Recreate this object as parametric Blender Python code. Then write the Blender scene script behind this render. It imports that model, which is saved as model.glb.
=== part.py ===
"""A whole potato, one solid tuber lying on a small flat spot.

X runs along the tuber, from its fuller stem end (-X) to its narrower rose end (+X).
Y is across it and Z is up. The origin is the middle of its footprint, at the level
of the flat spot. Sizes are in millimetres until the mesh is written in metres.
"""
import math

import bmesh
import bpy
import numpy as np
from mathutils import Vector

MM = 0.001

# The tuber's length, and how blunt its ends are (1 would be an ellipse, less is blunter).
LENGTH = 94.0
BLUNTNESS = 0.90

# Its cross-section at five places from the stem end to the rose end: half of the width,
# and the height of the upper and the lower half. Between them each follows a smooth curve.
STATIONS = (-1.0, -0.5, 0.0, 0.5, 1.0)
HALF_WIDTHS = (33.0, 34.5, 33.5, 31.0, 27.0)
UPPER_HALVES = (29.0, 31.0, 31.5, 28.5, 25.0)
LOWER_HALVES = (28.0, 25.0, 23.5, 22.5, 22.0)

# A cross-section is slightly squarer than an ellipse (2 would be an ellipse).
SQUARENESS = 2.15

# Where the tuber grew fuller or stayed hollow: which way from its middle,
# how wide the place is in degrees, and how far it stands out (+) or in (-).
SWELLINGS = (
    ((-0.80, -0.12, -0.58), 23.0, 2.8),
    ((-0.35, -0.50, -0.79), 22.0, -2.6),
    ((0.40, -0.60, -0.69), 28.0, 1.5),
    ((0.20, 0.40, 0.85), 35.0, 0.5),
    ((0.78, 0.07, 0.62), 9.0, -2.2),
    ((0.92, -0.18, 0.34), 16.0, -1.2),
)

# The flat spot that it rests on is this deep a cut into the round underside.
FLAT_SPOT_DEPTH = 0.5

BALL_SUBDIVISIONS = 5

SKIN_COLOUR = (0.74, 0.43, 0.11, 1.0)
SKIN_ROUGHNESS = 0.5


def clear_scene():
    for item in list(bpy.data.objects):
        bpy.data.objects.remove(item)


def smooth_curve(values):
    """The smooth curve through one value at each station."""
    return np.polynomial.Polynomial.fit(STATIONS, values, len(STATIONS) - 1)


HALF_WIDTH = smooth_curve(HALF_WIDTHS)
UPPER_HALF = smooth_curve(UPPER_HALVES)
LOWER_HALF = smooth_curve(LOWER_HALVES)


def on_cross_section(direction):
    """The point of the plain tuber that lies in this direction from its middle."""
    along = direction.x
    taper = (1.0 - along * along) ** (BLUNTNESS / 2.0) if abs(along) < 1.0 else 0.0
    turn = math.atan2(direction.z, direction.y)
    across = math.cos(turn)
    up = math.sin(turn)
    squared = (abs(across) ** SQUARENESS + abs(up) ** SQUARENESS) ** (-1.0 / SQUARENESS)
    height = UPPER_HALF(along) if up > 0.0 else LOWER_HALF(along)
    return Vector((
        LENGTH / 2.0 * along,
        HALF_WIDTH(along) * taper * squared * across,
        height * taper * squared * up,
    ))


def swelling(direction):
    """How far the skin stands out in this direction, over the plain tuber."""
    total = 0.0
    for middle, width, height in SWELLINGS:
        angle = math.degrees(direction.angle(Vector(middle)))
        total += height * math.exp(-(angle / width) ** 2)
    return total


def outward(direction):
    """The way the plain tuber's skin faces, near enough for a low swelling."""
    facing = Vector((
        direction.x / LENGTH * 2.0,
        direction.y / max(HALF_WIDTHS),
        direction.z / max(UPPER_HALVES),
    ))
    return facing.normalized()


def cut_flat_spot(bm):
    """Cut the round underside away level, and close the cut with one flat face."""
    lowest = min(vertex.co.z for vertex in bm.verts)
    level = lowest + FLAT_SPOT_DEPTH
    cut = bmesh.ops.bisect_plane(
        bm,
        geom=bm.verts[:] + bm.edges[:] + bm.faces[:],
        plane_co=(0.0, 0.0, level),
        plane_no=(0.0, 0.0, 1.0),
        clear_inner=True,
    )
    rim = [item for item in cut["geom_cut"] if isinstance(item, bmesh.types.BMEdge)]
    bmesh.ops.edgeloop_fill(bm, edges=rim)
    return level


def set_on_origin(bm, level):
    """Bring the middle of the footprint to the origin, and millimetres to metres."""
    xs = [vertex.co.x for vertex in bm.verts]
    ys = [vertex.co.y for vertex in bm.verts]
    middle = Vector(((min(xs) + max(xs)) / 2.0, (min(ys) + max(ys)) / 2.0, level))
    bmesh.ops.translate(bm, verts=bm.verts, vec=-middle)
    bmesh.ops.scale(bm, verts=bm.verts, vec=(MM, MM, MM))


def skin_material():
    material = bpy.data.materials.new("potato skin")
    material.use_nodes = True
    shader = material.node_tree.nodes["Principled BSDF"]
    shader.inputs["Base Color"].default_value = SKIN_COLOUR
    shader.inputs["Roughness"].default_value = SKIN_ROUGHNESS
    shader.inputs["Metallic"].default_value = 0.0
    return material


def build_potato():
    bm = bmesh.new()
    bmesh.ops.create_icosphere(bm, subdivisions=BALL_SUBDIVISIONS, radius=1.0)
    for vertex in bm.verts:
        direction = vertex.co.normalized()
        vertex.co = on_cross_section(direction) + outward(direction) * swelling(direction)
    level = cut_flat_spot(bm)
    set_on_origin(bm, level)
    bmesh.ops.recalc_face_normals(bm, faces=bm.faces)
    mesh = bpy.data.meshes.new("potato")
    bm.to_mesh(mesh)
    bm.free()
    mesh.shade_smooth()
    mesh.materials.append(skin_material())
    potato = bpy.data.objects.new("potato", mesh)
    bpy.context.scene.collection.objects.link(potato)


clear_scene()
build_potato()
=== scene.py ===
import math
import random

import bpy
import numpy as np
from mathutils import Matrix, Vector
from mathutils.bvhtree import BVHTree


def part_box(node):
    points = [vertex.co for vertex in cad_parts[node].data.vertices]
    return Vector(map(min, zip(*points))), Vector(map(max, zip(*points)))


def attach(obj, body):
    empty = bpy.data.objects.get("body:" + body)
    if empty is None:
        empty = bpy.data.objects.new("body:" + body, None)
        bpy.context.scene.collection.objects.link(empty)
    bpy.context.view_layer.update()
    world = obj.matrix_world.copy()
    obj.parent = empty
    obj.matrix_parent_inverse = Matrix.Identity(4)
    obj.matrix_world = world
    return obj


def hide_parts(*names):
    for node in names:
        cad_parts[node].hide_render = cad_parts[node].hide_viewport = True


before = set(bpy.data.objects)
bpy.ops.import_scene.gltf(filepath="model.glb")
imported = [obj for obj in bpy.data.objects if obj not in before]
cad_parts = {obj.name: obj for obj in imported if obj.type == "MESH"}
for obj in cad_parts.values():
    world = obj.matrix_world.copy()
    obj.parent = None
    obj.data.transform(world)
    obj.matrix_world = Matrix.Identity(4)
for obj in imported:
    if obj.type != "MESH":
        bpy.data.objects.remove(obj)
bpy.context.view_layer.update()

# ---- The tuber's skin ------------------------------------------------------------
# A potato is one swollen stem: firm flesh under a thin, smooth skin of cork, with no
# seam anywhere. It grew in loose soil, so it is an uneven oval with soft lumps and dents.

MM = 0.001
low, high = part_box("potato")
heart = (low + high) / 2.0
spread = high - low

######

## Instruction
Transcribe precisely the lines between the one that contains "mesh.shade_smooth()" and the one that contains "bpy.data.objects.remove(obj)", counting those two lines as part of the range.

## Correct result
    mesh.shade_smooth()
    mesh.materials.append(skin_material())
    potato = bpy.data.objects.new("potato", mesh)
    bpy.context.scene.collection.objects.link(potato)


clear_scene()
build_potato()
=== scene.py ===
import math
import random

import bpy
import numpy as np
from mathutils import Matrix, Vector
from mathutils.bvhtree import BVHTree


def part_box(node):
    points = [vertex.co for vertex in cad_parts[node].data.vertices]
    return Vector(map(min, zip(*points))), Vector(map(max, zip(*points)))


def attach(obj, body):
    empty = bpy.data.objects.get("body:" + body)
    if empty is None:
        empty = bpy.data.objects.new("body:" + body, None)
        bpy.context.scene.collection.objects.link(empty)
    bpy.context.view_layer.update()
    world = obj.matrix_world.copy()
    obj.parent = empty
    obj.matrix_parent_inverse = Matrix.Identity(4)
    obj.matrix_world = world
    return obj


def hide_parts(*names):
    for node in names:
        cad_parts[node].hide_render = cad_parts[node].hide_viewport = True


before = set(bpy.data.objects)
bpy.ops.import_scene.gltf(filepath="model.glb")
imported = [obj for obj in bpy.data.objects if obj not in before]
cad_parts = {obj.name: obj for obj in imported if obj.type == "MESH"}
for obj in cad_parts.values():
    world = obj.matrix_world.copy()
    obj.parent = None
    obj.data.transform(world)
    obj.matrix_world = Matrix.Identity(4)
for obj in imported:
    if obj.type != "MESH":
        bpy.data.objects.remove(obj)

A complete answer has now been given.